- **INSTRUCTIONS FOR THE TASK**:
Take the line that contains "What build123d script" and each line after it in the material below, and transcribe them exactly, stopping at the end.

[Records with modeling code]

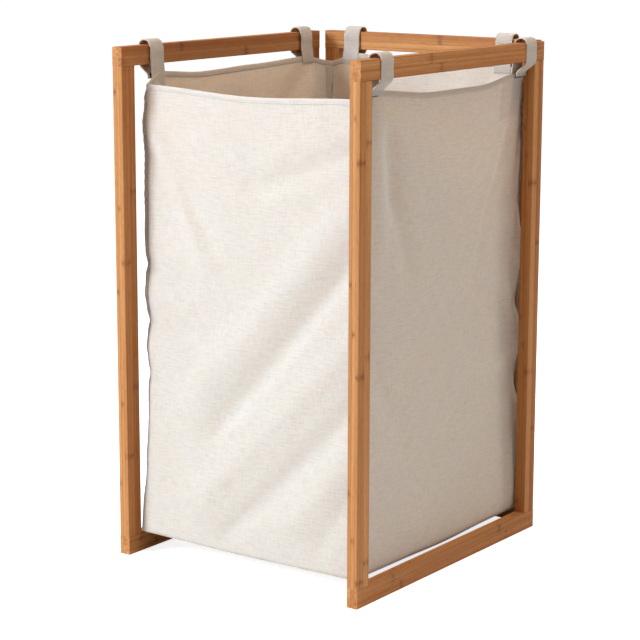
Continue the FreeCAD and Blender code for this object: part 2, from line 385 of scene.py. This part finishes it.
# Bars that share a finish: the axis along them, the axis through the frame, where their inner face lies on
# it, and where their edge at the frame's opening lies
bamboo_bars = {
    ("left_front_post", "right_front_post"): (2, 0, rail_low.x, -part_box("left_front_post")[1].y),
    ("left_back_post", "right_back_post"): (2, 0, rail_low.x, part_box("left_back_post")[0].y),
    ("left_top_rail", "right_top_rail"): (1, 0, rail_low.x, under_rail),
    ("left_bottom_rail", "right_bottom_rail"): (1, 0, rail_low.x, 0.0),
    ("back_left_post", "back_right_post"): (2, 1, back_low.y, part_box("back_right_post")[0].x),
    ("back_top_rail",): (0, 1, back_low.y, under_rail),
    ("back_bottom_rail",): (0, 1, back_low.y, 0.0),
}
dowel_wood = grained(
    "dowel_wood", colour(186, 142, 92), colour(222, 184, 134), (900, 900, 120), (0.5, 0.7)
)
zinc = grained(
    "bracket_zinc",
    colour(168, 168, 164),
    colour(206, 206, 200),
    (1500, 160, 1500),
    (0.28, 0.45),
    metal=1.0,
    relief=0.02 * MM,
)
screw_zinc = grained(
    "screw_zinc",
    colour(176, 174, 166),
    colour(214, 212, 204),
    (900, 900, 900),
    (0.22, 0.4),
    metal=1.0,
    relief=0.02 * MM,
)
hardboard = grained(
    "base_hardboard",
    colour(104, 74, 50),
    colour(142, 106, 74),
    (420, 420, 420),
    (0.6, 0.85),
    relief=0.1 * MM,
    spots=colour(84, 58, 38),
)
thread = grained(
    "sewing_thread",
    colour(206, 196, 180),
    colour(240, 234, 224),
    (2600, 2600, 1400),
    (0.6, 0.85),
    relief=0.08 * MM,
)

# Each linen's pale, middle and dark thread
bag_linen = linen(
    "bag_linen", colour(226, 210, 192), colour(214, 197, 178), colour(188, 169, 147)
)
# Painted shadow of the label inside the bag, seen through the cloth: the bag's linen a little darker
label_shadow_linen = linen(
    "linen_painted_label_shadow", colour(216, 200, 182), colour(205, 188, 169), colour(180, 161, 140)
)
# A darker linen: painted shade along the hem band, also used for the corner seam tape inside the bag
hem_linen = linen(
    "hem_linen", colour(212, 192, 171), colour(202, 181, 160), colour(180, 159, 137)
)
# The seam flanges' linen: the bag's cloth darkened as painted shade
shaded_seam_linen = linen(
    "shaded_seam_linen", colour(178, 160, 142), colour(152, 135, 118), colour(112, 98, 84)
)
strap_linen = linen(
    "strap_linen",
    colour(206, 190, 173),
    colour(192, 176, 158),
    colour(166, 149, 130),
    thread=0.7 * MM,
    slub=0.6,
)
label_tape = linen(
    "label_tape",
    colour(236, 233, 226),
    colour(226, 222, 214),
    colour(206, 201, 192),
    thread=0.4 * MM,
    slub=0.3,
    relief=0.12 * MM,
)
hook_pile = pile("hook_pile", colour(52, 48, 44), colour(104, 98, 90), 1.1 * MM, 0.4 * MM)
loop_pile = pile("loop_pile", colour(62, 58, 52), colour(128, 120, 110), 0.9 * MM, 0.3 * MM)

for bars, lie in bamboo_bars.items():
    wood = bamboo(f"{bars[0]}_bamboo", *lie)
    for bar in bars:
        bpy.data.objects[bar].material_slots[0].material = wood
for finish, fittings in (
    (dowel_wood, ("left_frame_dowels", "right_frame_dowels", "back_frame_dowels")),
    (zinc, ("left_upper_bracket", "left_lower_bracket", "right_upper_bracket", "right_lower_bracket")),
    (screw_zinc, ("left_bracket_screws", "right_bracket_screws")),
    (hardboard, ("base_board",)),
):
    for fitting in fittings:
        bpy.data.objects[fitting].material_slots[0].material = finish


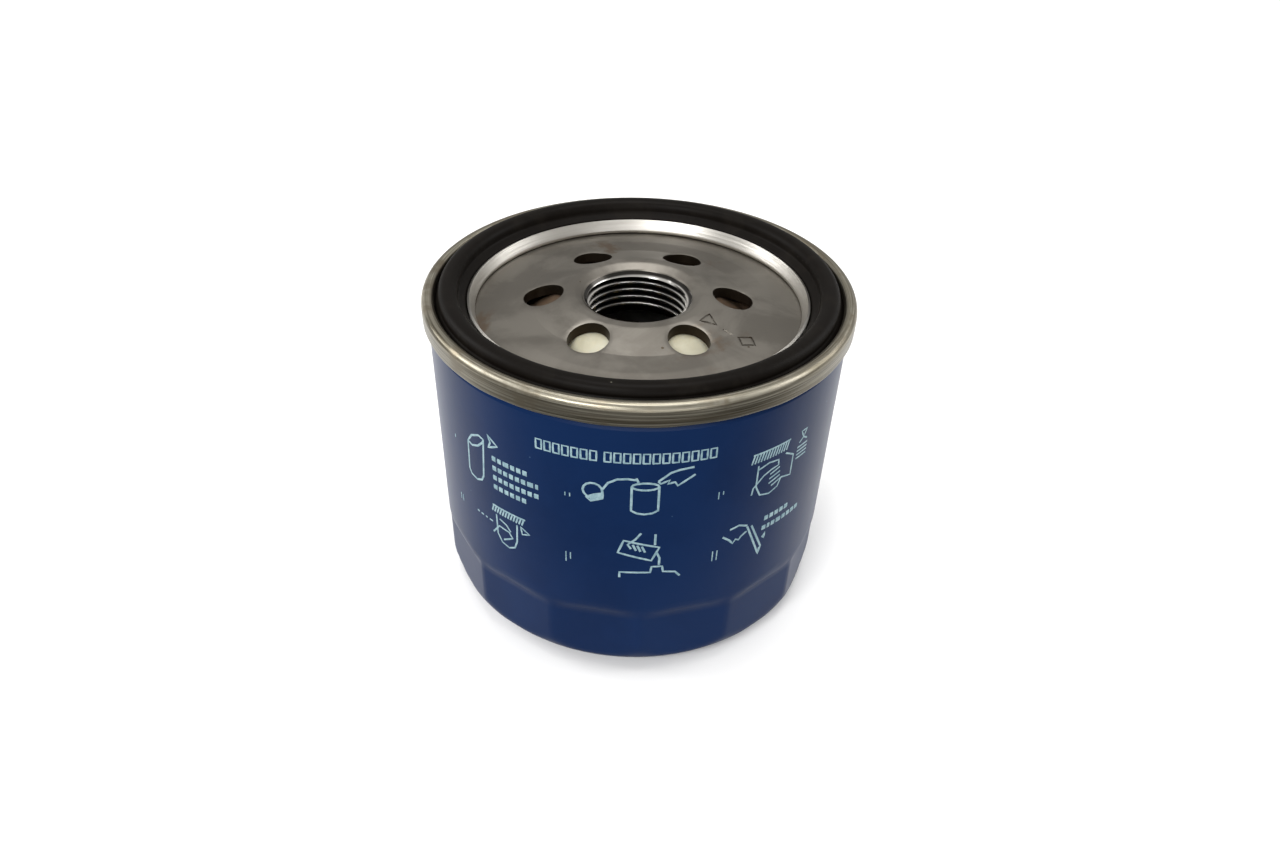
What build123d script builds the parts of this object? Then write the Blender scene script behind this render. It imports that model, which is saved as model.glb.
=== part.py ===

- **RIGHT ANSWER**:
What build123d script builds the parts of this object? Then write the Blender scene script behind this render. It imports that model, which is saved as model.glb.
=== part.py ===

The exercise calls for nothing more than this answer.